Shares fall on concerns about interest rates

Shanghai – Stocks on the Chinese mainland fell, sending the benchmark index to the lowest level in a week, on speculation the central bank may keep raising interest rates and tightening policies will slow economic growth and curb commodities demand.

Jiangxi Copper Co and China Shenhua Energy Co, the nation’s producers of copper and coal, led declines among raw-material companies. Zijin Mining Group Co slid 3.1 percent on speculation President Barack Obama’s plan to cut the US deficit will reduce the bullion’s appeal.

The stock market’s drop was limited as liquor maker Kweichow Moutai Co led a rally for consumer staples producers after its parent company forecast a jump in output.

“There are a lack of catalysts to support the rally and everything positive such as expectations about policy easing seems to be priced in,” said Wang Zheng, Shanghai-based chief investment officer at Jingxi Investment Management Co, which manages about $120 million. “Inflation is still a big issue and where it’s heading will affect stocks.”

The Shanghai Composite Index, which tracks the bigger of China’s stock exchanges, dropped 2.78 points to 2794.21 at its close, the lowest since July 12. The CSI 300 Index slid 0.1 percent to 3091.57.

The Shanghai gauge has lost 0.5 percent this year on concern the government’s efforts to curb inflation will hurt economic growth. The central bank has raised rates five times and the reserve-requirement ratio 12 times since the start of 2010 to stem inflation.

China should raise borrowing costs to correct the current situation in which real interest rates are negative, He Keng, a vice-chairman of the financial and economic affairs committee of the National People’s Congress, said in Beijing on Wednesday. The government should adopt tighter fiscal policy to help curb inflation, He said.

Jiangxi Copper lost 1.3 percent to 36.77 yuan ($5.68). Shenhua retreated 1.2 percent to 29.63 yuan. Western Mining Co dropped 1.3 percent to 15.67 yuan.

Investors should be cautious on energy, material and industrial stocks as the global economy has yet to “see the full brunt” from China’s tightening measures, according to Michael Darda, chief market strategist for MKM Partners LP.

Record-high Chinese bank reserve requirement ratios and three-month China Interbank Offered Rates that are above the April 2008 peak signal “wider risk spreads, a dramatic compression in the term structure of interest rates and slower liquidity growth,” he said.

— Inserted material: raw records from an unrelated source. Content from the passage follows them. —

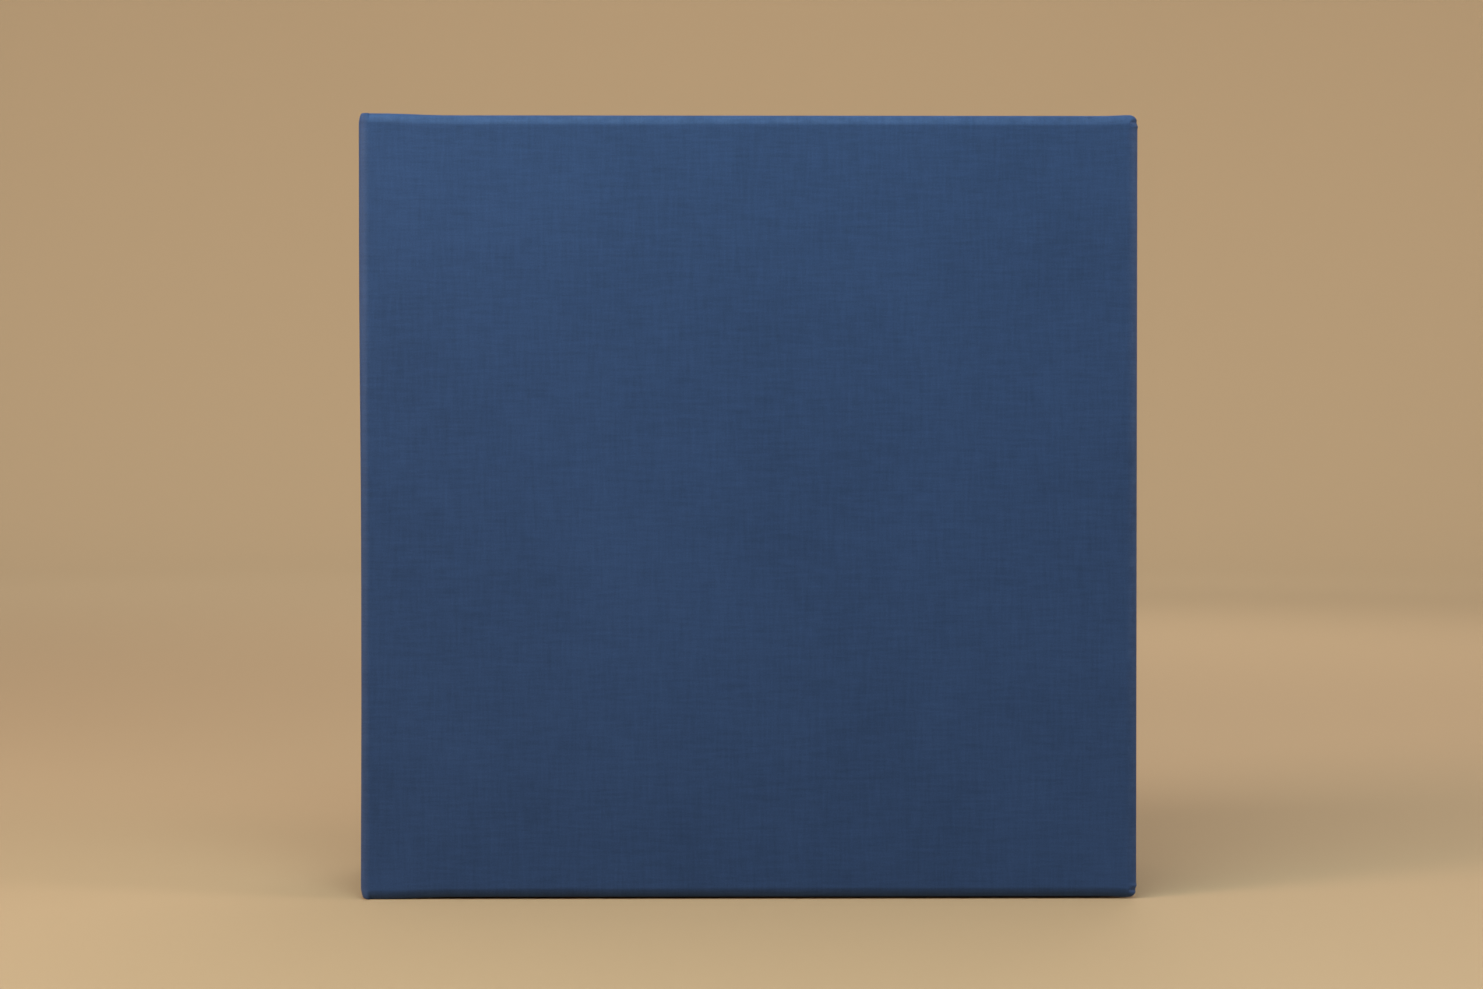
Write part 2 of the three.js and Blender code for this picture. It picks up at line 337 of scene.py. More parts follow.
TUCK_DEPTH = 0.65 * MM  # the groove where a corner's cloth is folded under, and the ridge beside it
TUCK_RIDGE = 0.35 * MM
TUCK_ALONG = 3.3 * MM  # the groove's distance from the corner, along the fore-edge
TUCK_WIDTH = 0.8 * MM
RIDGE_ALONG = TUCK_ALONG + 1.8 * TUCK_WIDTH
RIDGE_SPREAD = 1.2 * TUCK_WIDTH
TUCK_SLANT = 0.8  # how much of it goes into the thickness, for one part across the face
TUCK_FROM_FORE_EDGE = (0.35 * RIM_ACROSS, 0.95 * RIM_ACROSS)
TUCK_REACH = 0.6 * COVER  # the tuck fades in over this much of a cover's thickness, from inside to out


def near(distance, reach):
    """1 within a pair's first distance, falling to 0 at its second."""
    return 1 - smoothstep(*reach, distance)


def settle(points):
    """Moves the case's cloth a little: proud corners and a swollen spine, tucks at the fore-edge."""
    x, y, z = points[..., 0], points[..., 1], points[..., 2]
    by_head = z > (HEAD + TAIL) / 2
    from_end = np.minimum(z - TAIL, HEAD - z)
    on_spine = near(x - LEFT, (0, JOINT_RADIUS))

    proud = near(x - LEFT, PROUD_FROM_SPINE) * np.where(by_head, PROUD_HEAD, PROUD_TAIL)
    proud = proud + near(RIGHT - x, PROUD_FROM_FORE_EDGE) * PROUD_FOLD
    lift = np.where(by_head, 1, -1) * near(from_end, PROUD_FROM_END) * proud
    lift = lift + HEEL_LIFT * on_spine * near(z - TAIL, HEEL_FROM_END)

    ends = near(HEAD - z, HEAD_SWELL) + TAIL_SWELL_SHARE * near(z - TAIL, TAIL_SWELL)
    swell = SPINE_SWELL * on_spine * ends

    groove = TUCK_DEPTH * bell(from_end, TUCK_ALONG, TUCK_WIDTH)
    ridge = TUCK_RIDGE * bell(from_end, RIDGE_ALONG, RIDGE_SPREAD)
    on_outside = np.clip((np.abs(y) - (BACK - COVER)) / TUCK_REACH, 0, 1)
    tuck = (ridge - groove) * near(RIGHT - x, TUCK_FROM_FORE_EDGE) * on_outside
    return np.stack([x - swell + tuck, y + np.sign(y) * TUCK_SLANT * tuck, z + lift], axis=-1)


# ---- The case's cloth ----------------------------------------------------------------------------

# Girth is the distance along the cloth from front to back. It is x on the front cover and falls round
# the spine, so the weave runs on over the joints. A mirrored patch's girth is taken from GIRTH_AT_BACK.
JOINT_GIRTH = math.pi / 2 * JOINT_RADIUS
SPINE_REACH = BACK - JOINT_RADIUS  # the spine board reaches this far each way from the middle
GIRTH_AT_BACK = 2 * BOARD_LEFT - 2 * JOINT_GIRTH - 2 * SPINE_REACH
JOINT_WEAR = 0.35


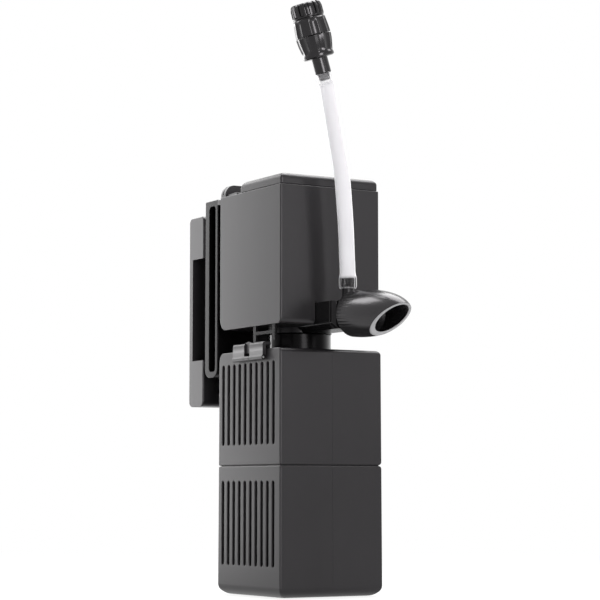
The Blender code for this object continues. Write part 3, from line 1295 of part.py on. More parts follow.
def main():
    clear_scene()
    shell = paint("black_shell", (0.035, 0.035, 0.037), 0.42)
    trim = paint("black_trim", (0.02, 0.02, 0.021), 0.38)
    inner = paint("inner_plastic", (0.05, 0.05, 0.055), 0.5)
    foam = paint("dark_foam", (0.03, 0.03, 0.032), 0.95)
    steel = paint("lamination_steel", (0.45, 0.45, 0.46), 0.35, 1.0)
    copper = paint("winding", (0.72, 0.33, 0.14), 0.4, 1.0)
    ferrite = paint("ferrite", (0.08, 0.08, 0.085), 0.6)
    ceramic = paint("ceramic", (0.9, 0.9, 0.87), 0.25)
    rubber = paint("black_rubber", (0.02, 0.02, 0.02), 0.7)
    silicone = paint("clear_silicone", (0.85, 0.87, 0.87), 0.15, 0.0, 0.45)
    cup_vinyl = paint("cup_rubber", (0.06, 0.06, 0.065), 0.35)

    lower = lower_module(shell)
    lower_sponge = sponge("lower_sponge", FLOOR_THICKNESS + GAP, LOWER_HEIGHT + LIP_HEIGHT - GAP, foam)
    upper_module(shell)
    media_grate(inner)
    grate_top = UPPER_FOOT + LIP_HEIGHT + LEDGE_THICKNESS + GAP + GRATE_THICKNESS
    sponge("upper_sponge", grate_top + GAP, UPPER_TOP - NECK_DEPTH - 2 * GAP, foam)
    clip = latch("latch_left", LATCH_SIDE, shell)
    latch_pin("latch_pin_left", LATCH_SIDE, steel)
    pivot("latch_left_hinge", latch_pivot(LATCH_SIDE), clip)

    head_housing(shell)
    lid = head_lid(shell)
    core_cover(trim)
    cable_gland(trim)
    intake_neck(trim)
    neck_seal(rubber)
    pump_chamber(trim)
    motor_can(inner)
    stator_core(steel)
    stator_coil(copper)
    wheel = impeller(inner)
    magnet = rotor_magnet(ferrite)
    rotor_shaft(ceramic)
    shaft_bush("shaft_bush_lower", NECK_TOP - BUSH_LENGTH - GAP, BUSH_LENGTH, rubber)
    shaft_bush("shaft_bush_upper", CAN_FOOT + CAN_HEIGHT, BUSH_TOP_LENGTH, rubber)
    outlet_ball(trim)
    seat = ball_seat(inner)
    mouth = nozzle(shell)
    air_hose(silicone)
    valve_body(trim)
    knob = valve_knob(trim)
    slide_rail(trim)
    frame = holder_frame(shell)
    cups = [suction_cup(f"suction_cup_{i + 1}", place, cup_vinyl) for i, place in enumerate(cup_places())]

    pivot("lower_module_slide", (0, 0, 0), lower, lower_sponge)
    pivot("lid_lift", (0, 0, HEAD_TOP), lid)
    pivot("impeller_axis", (0, 0, rotor_foot()), wheel, magnet)
    pan = pivot("nozzle_pan", ball_centre(), seat)
    roll = pivot("nozzle_roll", ball_centre(), mouth)
    roll.parent = pan
    roll.location = (0, 0, 0)
    pivot("valve_axis", valve_frame().translation, knob)
    pivot("holder_slide", (0, RAIL_BACK_Y, RAIL_BOTTOM_Z + KEY_FOOT), frame, *cups)


main()
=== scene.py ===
"""Studio picture of a submersible modular aquarium filter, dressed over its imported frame.

Shapes are worked out in millimetres and become metres in the mesh. +Z is up, the outlet looks along -Y and
the glass holder along +Y. The origin is the centre of the base that the filter stands on.
"""

import json
import logging
import math
from collections.abc import Callable, Sequence
from dataclasses import dataclass, field
from enum import Enum

import bpy
import numpy as np
from mathutils import Matrix, Vector


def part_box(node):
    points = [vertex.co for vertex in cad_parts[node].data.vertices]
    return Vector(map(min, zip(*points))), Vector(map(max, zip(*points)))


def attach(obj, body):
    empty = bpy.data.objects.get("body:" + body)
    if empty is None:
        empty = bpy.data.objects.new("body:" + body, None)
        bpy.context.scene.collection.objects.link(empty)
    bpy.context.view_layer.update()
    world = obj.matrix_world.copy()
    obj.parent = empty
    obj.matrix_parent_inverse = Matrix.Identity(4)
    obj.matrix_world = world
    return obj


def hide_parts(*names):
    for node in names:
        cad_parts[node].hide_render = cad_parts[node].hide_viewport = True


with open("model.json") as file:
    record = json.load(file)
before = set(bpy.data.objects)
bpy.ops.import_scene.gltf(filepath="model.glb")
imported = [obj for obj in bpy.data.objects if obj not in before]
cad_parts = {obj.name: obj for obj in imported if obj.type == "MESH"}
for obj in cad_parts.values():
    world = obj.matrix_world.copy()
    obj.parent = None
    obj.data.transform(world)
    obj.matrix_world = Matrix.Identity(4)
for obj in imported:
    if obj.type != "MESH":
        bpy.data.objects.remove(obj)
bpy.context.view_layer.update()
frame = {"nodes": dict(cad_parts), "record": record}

MM = 0.001
GAP = 0.3
SHARP_ANGLE = math.radians(34)
Points = np.ndarray
Colour = tuple[float, float, float]
Outline = Sequence[tuple[float, float]]
Swell = Callable[[Points, Points, Points], Points]
log = logging.getLogger("filter")


class Side(Enum):
    """The two mirrored sides of the filter, as the sign of X."""

    LEFT = -1
    RIGHT = 1


class Cut(Enum):
    """What a joined shape does to the one that it meets."""

    AWAY = "DIFFERENCE"
    ONTO = "UNION"


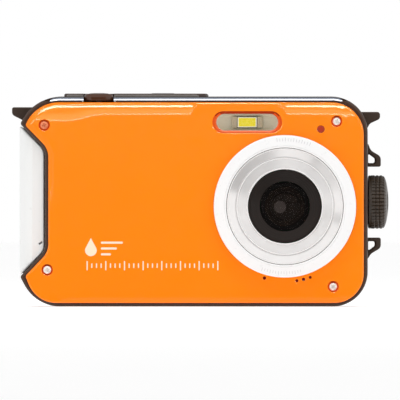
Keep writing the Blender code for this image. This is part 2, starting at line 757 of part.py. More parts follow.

There is “a growing chorus expecting Chinese equities to continue rallying during the second half of 2011,” Darda said. “We are happy to take the other side of this trade.”

China’s benchmark money-market rate will remain at about a record high this quarter as the central bank drains cash from the financial system to damp inflation, according to a survey of bond analysts.

The seven-day repurchase rate, a measure of interbank funding availability, will average 4.0 percent, based on the median of 12 estimates in a Bloomberg poll. That’s almost double the 2.1 percent recorded in the same period of 2010 and compares with a second-quarter level of 4.2 percent that was the highest in data going back to 2004.

Zijin Mining slumped 3.1 percent to 5.65 yuan. The shares tumbled as much as 8.4 percent in Hong Kong after a shareholder offered a 5.6 percent stake for sale at a discount.

Six Zijin senior employees pleaded guilty to negligence charges related to a dam collapse that killed 22 people in Guangdong province, Xinhua News Agency said on Tuesdayciting court proceedings.